Roger Bacon is especially interested in language as it is used. He realizes that meanings of words can vary according to new impositions, which are given by men. A conventional sign has as its immediate significate something in the outside world. The concept is only a natural sign in the sense of an index, secondarily signified.

In his Summulae dialectices (an early, but mature work, dating c. 1250; later works are his De signis and Compendium studii theologiae) Bacon discusses the properties of terms, of which he names three: supposition, appellation, and copulation (De Libera 1982).

He defines signification: it is the property of a word, or term, on account of itself, and not in relation to any other term. Therefore, he says, a term has signification both inside and outside a proposition.

Supposition is taken in many ways, Roger says. He defines it as a property of a subject term, in as far as it supposits for something else and is subject in a proposition. The term must be actually used in such a proposition.

Supposition is divided into simple and personal. Simple supposition is when a term does not stand for its inferior, but for the word. He takes it more or less in the same way as Peter of Spain, that is, when a term ‘‘man’’ stands for a word itself (man is a word),’’ for man as the worthiest of creatures, for a meaningful word (‘‘man is a noun’’), for man as monosyllabic, and for man as a species (‘‘man is a universal’’).

Personal supposition is when a term stands for its inferiors, such as ‘‘man’’ in ‘‘man runs.’’ This means that ‘‘man’’ supposits for present man, and it implies that the verb ‘‘runs’’ does not exercise influence on the supposition.

Roger presents two views on appellation: some say that a term of itself appellates present things as appellated, past and future things and is common to beings and nonbeings (this gives room for a semantics of empty classes, for instance, of ‘‘Cesar’’ in ‘‘Cesar is a man’’).

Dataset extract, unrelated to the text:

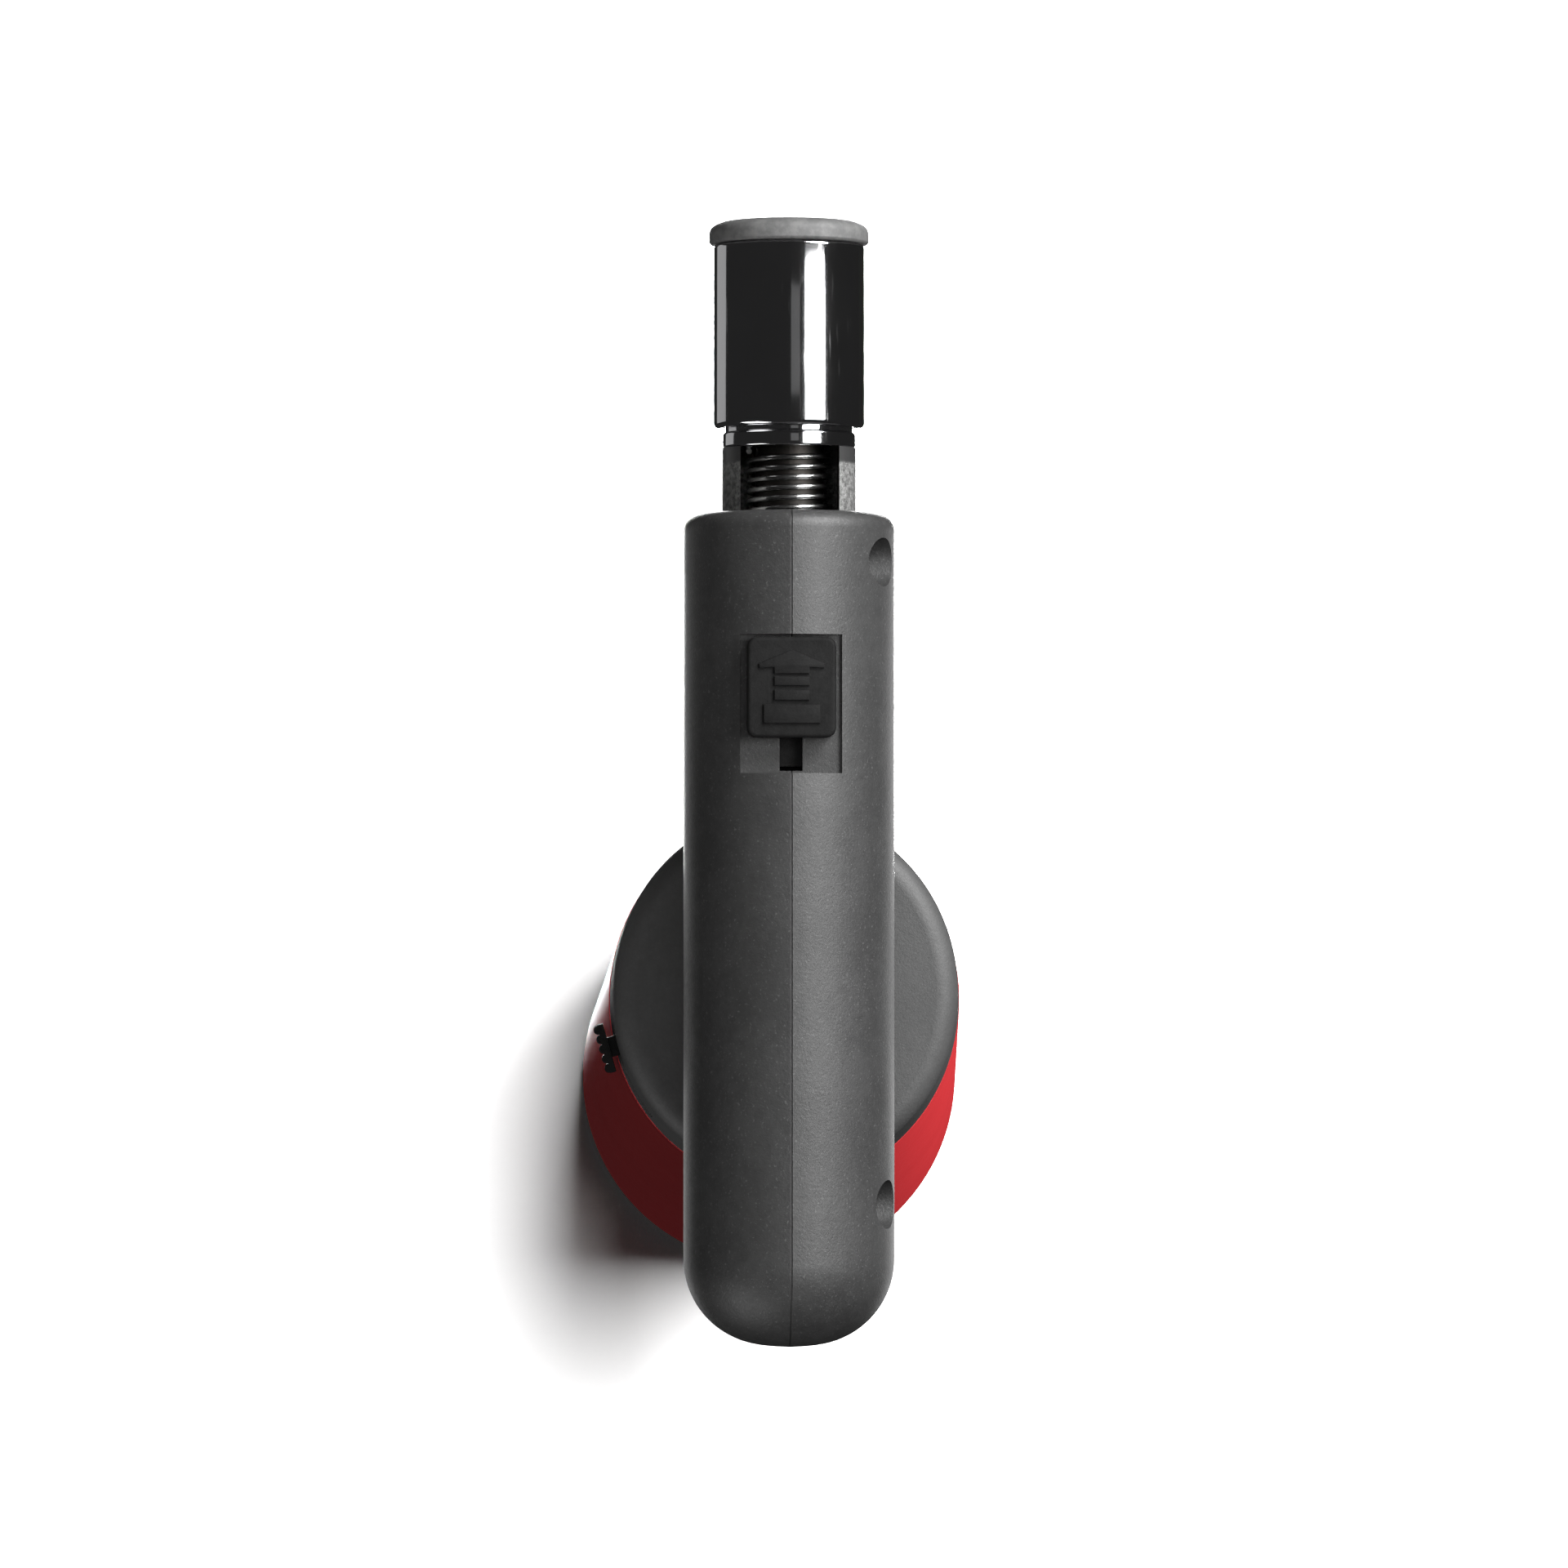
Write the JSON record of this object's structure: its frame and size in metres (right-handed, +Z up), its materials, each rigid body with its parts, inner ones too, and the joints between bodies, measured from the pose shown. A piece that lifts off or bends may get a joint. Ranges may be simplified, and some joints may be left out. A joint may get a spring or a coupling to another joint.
{
  "type": "butane torch",
  "caption": "Table-top butane torch: long burner head on a raked oval fuel-tank handle, with a slide igniter and a flame-size lever.",
  "frame": {"origin": "centre of the base's underside, which is the mouth of the refill socket", "axes": "+X the way the flame leaves the burner, +Z up out of the tank, +Y the torch's left side, where the flame lever is"},
  "size_m": [0.1484, 0.0566, 0.157],
  "materials": {
    "housing": "fine matte moulded grain",
    "collar": "fine matte moulded grain",
    "black": "satin black moulding",
    "piezo": "satin",
    "tank": "natural translucent nylon",
    "shell": "soft satin red paint",
    "chrome": "bright chrome plate",
    "lip": "matte grey fired",
    "cast": "cast grain",
    "spring": "drawn wire",
    "steel": "plain",
    "brass": "turned",
    "blackened": "blackened by heat",
    "ceramic": "glazed white",
    "lead": "flexible insulation",
    "seal": "moulded rubber"
  },
  "bodies": {
    "torch": {"housing_left": "housing", "housing_right": "housing", "housing_screws": "steel", "mount_screws": "steel", "burner_tube": "chrome", "burner_lip": "lip", "burner_neck": "chrome", "flame_holder": "brass", "burner_yoke": "cast", "mixing_tube": "blackened", "gas_jet": "brass", "burner_spring": "spring", "gas_pipe": "brass", "electrode_insulator": "ceramic", "ignition_electrode": "steel", "spark_lead": "lead", "piezo_body": "piezo", "piezo_spring": "spring", "rocker_pin": "steel", "valve_body": "brass", "valve_spring": "spring", "valve_seal": "seal", "lever_clip": "steel", "collar": "collar", "tank_shell": "shell", "fuel_tank": "tank", "tank_lid": "tank", "tank_seal": "seal", "dip_tube": "tank", "base_cap": "collar", "foot_ring": "seal", "refill_valve_body": "brass", "refill_spring": "spring", "refill_seal": "seal"},
    "slider": {"ignition_slide": "black", "slide_carriage": "black", "piezo_plunger": "black"},
    "rocker": {"valve_rocker": "black"},
    "stem": {"valve_stem": "brass"},
    "lever": {"adjust_lever": "black"},
    "refill": {"refill_stem": "brass"}
  },
  "joints": [
    {"name": "ignition_slide", "type": "slide", "parent": "torch", "child": "slider", "axis": [1, 0, 0], "range_m": [-0.0042, 0], "stiffness_N_per_m": 500, "springref_m": 0.001, "deforming": ["piezo_spring"]},
    {"name": "rocker_turn", "type": "hinge", "parent": "torch", "child": "rocker", "pos_m": [0.009, 0, 0.13335], "axis": [0, 1, 0], "range_deg": [-17.5, 0]},
    {"name": "stem_lift", "type": "slide", "parent": "torch", "child": "stem", "axis": [0, 0, 1], "range_m": [0, 0.00165], "deforming": ["valve_spring"]},
    {"name": "flame_lever", "type": "hinge", "parent": "torch", "child": "lever", "pos_m": [0.015, 0, 0.115], "axis": [0, 0, 1], "range_deg": [0, 22]},
    {"name": "refill_push", "type": "slide", "parent": "torch", "child": "refill", "axis": [0, 0, 1], "range_m": [0, 0.0018], "stiffness_N_per_m": 300, "springref_m": -0.0003, "deforming": ["refill_spring"]}
  ],
  "couplings": [
    {"joint": "rocker_turn", "follows": "ignition_slide", "rad_per_m": 72.722},
    {"joint": "stem_lift", "follows": "ignition_slide", "ratio": -0.39286}
  ]
}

Others say that a term only applies to present things, and is not common to being and nonbeing, or past, present, and future, according to Aristotle.

Roger notes that the first view is the common one. He investigates and rejects it. This view comes close to the one advocated in the Cum sit nostra, and to what Sherwood labels as the ‘‘improper account.’’ Roger chooses the second view, which is close to Sherwood’s ‘‘proper account.’’ Bacon’s characteristic claim is that a term cannot be common to being and nonbeing. If it stands for things that are not present, this is due to equivocation; then it is ampliated. One might say that he does do justice to predication with regard to empty classes.

Appellation is a property of both subject and predicate terms. He attacks the concept of appellation for all possible referents. This reminds us of the Parisian notion of natural supposition, like we have seen. Due to his strict conception of supposition Bacon does not need restriction. Supposition itself is limited. He opposes conceptions of supposition that include more than present referents, for instance in the way Peter of Spain does.

Lastly, Roger discusses copulation. However, he can be brief, because there is no difficulty, he says. Adjectives, verbs, and adverbs that signify something predicable, have copulation. ‘‘Copulation’’ means that the meaning (res significata) of a term is joined to another term as ‘‘adjacent inclination.’’ It is an adjectival mode of signification, in which something is meant as a property. Copulation has lost its function as a property of terms in this period. Supposition takes over its role. This could be regretted, for logically an adjectival term plays a different role than a substantival term (Jacobi 1992).